* begin EXERCISE MATERIALS *
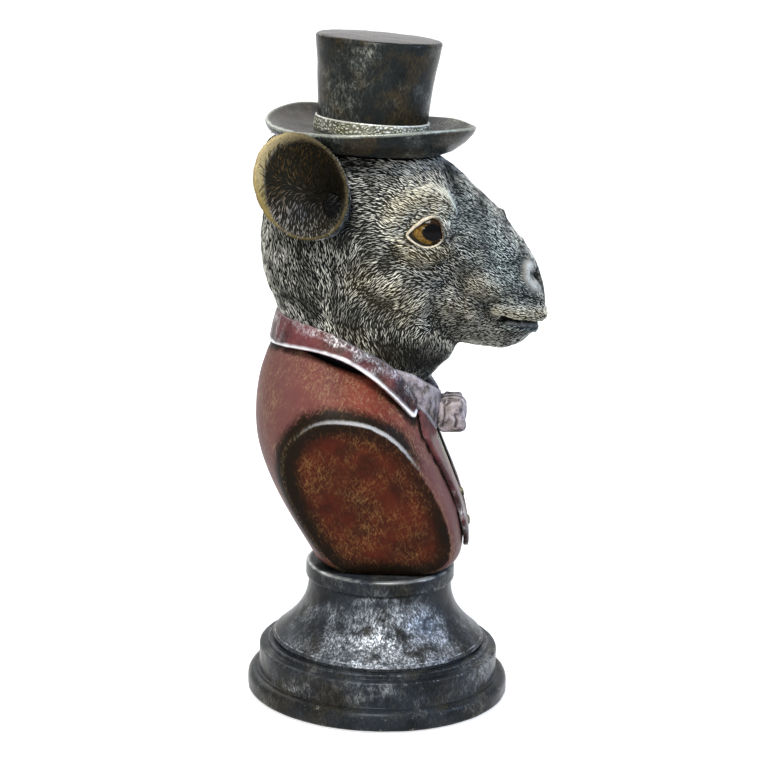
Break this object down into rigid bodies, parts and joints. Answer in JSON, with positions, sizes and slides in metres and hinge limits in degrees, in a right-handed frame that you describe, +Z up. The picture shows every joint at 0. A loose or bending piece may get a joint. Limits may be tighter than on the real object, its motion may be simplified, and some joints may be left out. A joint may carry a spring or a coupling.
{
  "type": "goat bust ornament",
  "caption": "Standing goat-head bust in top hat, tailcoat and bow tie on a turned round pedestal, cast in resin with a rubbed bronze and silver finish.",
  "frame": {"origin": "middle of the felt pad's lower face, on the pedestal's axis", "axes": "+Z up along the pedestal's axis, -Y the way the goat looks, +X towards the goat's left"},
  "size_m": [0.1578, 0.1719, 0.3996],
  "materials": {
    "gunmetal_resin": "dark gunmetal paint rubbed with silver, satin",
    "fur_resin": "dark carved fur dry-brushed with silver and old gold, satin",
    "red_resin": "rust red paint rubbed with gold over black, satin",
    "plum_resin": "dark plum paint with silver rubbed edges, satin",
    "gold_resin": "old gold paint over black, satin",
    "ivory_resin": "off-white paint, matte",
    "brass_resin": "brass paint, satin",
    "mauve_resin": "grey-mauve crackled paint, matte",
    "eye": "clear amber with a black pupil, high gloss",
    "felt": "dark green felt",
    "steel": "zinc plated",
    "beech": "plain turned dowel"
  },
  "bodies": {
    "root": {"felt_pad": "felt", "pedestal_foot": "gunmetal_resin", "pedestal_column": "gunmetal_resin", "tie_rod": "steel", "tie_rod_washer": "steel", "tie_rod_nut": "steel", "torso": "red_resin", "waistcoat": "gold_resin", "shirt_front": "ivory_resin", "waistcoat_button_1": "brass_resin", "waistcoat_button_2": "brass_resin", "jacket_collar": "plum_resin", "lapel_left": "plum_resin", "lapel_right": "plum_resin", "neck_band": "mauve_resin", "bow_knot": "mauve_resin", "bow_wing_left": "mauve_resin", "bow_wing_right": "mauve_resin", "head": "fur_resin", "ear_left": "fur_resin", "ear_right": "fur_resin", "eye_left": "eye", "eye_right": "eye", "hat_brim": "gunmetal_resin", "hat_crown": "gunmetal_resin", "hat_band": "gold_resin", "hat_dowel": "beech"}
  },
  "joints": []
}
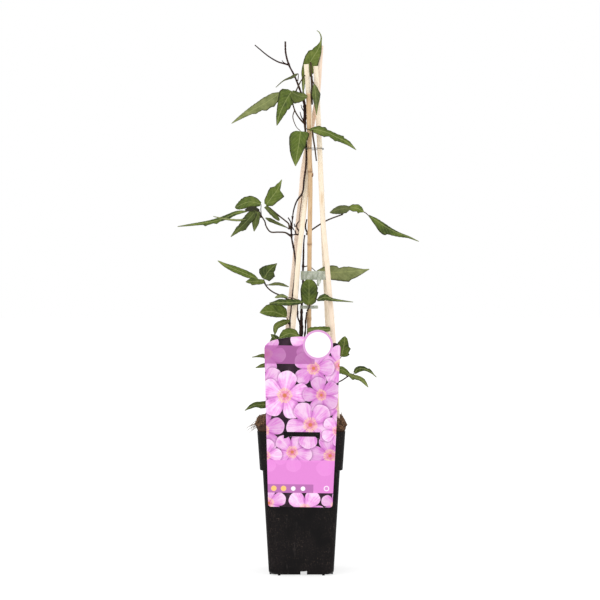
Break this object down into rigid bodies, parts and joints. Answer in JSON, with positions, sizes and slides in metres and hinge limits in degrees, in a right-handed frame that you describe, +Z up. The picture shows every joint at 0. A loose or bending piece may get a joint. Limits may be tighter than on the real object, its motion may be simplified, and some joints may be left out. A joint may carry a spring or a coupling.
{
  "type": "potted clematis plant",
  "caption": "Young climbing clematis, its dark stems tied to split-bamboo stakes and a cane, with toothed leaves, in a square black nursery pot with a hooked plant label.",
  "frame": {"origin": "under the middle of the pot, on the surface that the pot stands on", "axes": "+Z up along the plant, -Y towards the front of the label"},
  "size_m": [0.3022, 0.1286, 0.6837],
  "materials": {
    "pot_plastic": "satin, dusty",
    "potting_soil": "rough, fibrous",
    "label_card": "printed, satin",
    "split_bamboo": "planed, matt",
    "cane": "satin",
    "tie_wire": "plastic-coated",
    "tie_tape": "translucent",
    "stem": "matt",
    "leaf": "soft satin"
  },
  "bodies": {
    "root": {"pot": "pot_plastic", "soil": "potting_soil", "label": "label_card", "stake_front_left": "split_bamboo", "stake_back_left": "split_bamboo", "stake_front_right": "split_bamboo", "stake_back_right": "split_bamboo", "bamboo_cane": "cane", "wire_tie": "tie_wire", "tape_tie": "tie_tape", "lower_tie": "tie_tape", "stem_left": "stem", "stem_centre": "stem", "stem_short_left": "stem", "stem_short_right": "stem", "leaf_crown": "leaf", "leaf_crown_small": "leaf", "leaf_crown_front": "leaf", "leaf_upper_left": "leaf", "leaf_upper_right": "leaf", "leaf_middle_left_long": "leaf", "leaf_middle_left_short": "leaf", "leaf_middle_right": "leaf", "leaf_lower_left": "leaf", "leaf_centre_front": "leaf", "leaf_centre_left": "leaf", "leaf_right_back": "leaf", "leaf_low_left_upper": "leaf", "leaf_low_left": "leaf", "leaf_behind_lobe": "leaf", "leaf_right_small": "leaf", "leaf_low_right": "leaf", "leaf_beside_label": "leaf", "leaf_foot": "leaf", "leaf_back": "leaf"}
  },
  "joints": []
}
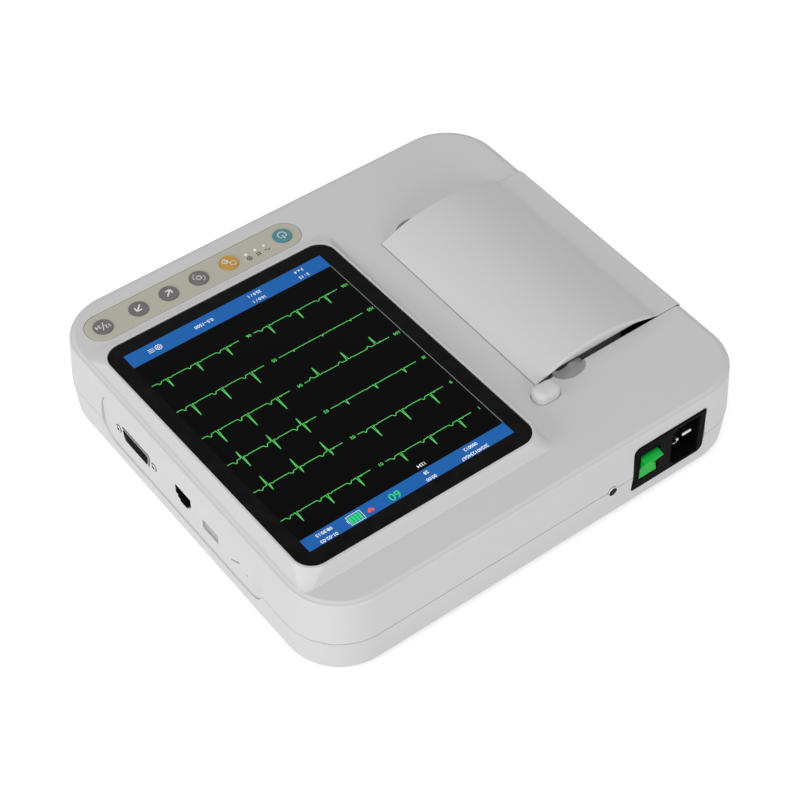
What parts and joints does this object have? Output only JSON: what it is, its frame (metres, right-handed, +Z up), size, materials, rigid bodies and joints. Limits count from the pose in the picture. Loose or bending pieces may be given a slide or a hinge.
* end EXERCISE MATERIALS *
### EXERCISE PROMPT
Repeat the material in full, exactly as it stands.

### FINISHED ANSWER
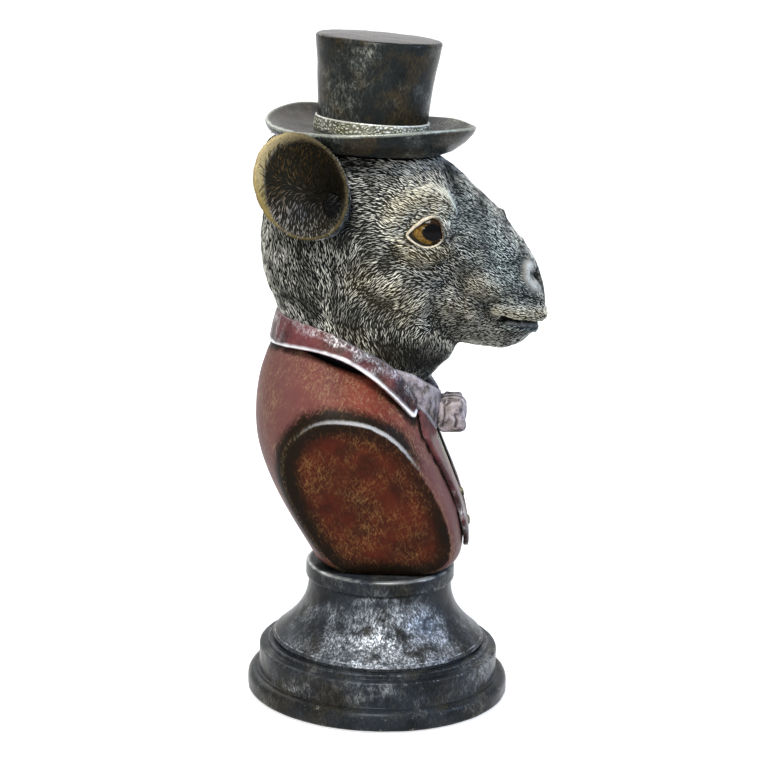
Break this object down into rigid bodies, parts and joints. Answer in JSON, with positions, sizes and slides in metres and hinge limits in degrees, in a right-handed frame that you describe, +Z up. The picture shows every joint at 0. A loose or bending piece may get a joint. Limits may be tighter than on the real object, its motion may be simplified, and some joints may be left out. A joint may carry a spring or a coupling.
{
  "type": "goat bust ornament",
  "caption": "Standing goat-head bust in top hat, tailcoat and bow tie on a turned round pedestal, cast in resin with a rubbed bronze and silver finish.",
  "frame": {"origin": "middle of the felt pad's lower face, on the pedestal's axis", "axes": "+Z up along the pedestal's axis, -Y the way the goat looks, +X towards the goat's left"},
  "size_m": [0.1578, 0.1719, 0.3996],
  "materials": {
    "gunmetal_resin": "dark gunmetal paint rubbed with silver, satin",
    "fur_resin": "dark carved fur dry-brushed with silver and old gold, satin",
    "red_resin": "rust red paint rubbed with gold over black, satin",
    "plum_resin": "dark plum paint with silver rubbed edges, satin",
    "gold_resin": "old gold paint over black, satin",
    "ivory_resin": "off-white paint, matte",
    "brass_resin": "brass paint, satin",
    "mauve_resin": "grey-mauve crackled paint, matte",
    "eye": "clear amber with a black pupil, high gloss",
    "felt": "dark green felt",
    "steel": "zinc plated",
    "beech": "plain turned dowel"
  },
  "bodies": {
    "root": {"felt_pad": "felt", "pedestal_foot": "gunmetal_resin", "pedestal_column": "gunmetal_resin", "tie_rod": "steel", "tie_rod_washer": "steel", "tie_rod_nut": "steel", "torso": "red_resin", "waistcoat": "gold_resin", "shirt_front": "ivory_resin", "waistcoat_button_1": "brass_resin", "waistcoat_button_2": "brass_resin", "jacket_collar": "plum_resin", "lapel_left": "plum_resin", "lapel_right": "plum_resin", "neck_band": "mauve_resin", "bow_knot": "mauve_resin", "bow_wing_left": "mauve_resin", "bow_wing_right": "mauve_resin", "head": "fur_resin", "ear_left": "fur_resin", "ear_right": "fur_resin", "eye_left": "eye", "eye_right": "eye", "hat_brim": "gunmetal_resin", "hat_crown": "gunmetal_resin", "hat_band": "gold_resin", "hat_dowel": "beech"}
  },
  "joints": []
}
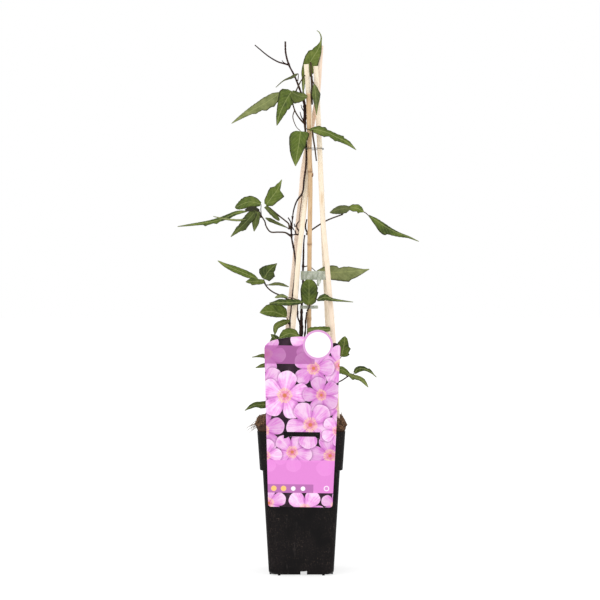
Break this object down into rigid bodies, parts and joints. Answer in JSON, with positions, sizes and slides in metres and hinge limits in degrees, in a right-handed frame that you describe, +Z up. The picture shows every joint at 0. A loose or bending piece may get a joint. Limits may be tighter than on the real object, its motion may be simplified, and some joints may be left out. A joint may carry a spring or a coupling.
{
  "type": "potted clematis plant",
  "caption": "Young climbing clematis, its dark stems tied to split-bamboo stakes and a cane, with toothed leaves, in a square black nursery pot with a hooked plant label.",
  "frame": {"origin": "under the middle of the pot, on the surface that the pot stands on", "axes": "+Z up along the plant, -Y towards the front of the label"},
  "size_m": [0.3022, 0.1286, 0.6837],
  "materials": {
    "pot_plastic": "satin, dusty",
    "potting_soil": "rough, fibrous",
    "label_card": "printed, satin",
    "split_bamboo": "planed, matt",
    "cane": "satin",
    "tie_wire": "plastic-coated",
    "tie_tape": "translucent",
    "stem": "matt",
    "leaf": "soft satin"
  },
  "bodies": {
    "root": {"pot": "pot_plastic", "soil": "potting_soil", "label": "label_card", "stake_front_left": "split_bamboo", "stake_back_left": "split_bamboo", "stake_front_right": "split_bamboo", "stake_back_right": "split_bamboo", "bamboo_cane": "cane", "wire_tie": "tie_wire", "tape_tie": "tie_tape", "lower_tie": "tie_tape", "stem_left": "stem", "stem_centre": "stem", "stem_short_left": "stem", "stem_short_right": "stem", "leaf_crown": "leaf", "leaf_crown_small": "leaf", "leaf_crown_front": "leaf", "leaf_upper_left": "leaf", "leaf_upper_right": "leaf", "leaf_middle_left_long": "leaf", "leaf_middle_left_short": "leaf", "leaf_middle_right": "leaf", "leaf_lower_left": "leaf", "leaf_centre_front": "leaf", "leaf_centre_left": "leaf", "leaf_right_back": "leaf", "leaf_low_left_upper": "leaf", "leaf_low_left": "leaf", "leaf_behind_lobe": "leaf", "leaf_right_small": "leaf", "leaf_low_right": "leaf", "leaf_beside_label": "leaf", "leaf_foot": "leaf", "leaf_back": "leaf"}
  },
  "joints": []
}
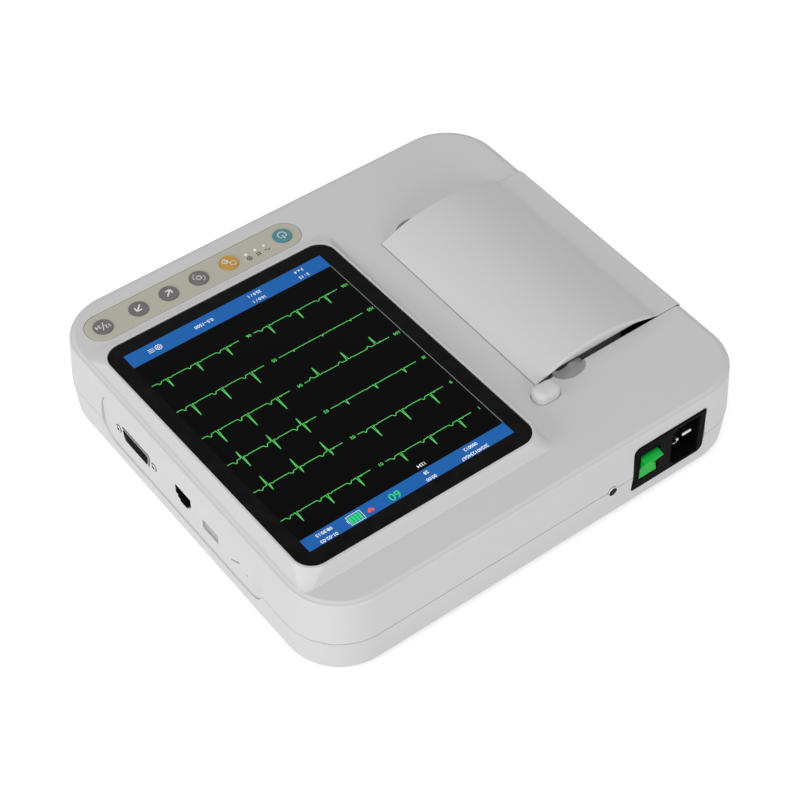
What parts and joints does this object have? Output only JSON: what it is, its frame (metres, right-handed, +Z up), size, materials, rigid bodies and joints. Limits count from the pose in the picture. Loose or bending pieces may be given a slide or a hinge.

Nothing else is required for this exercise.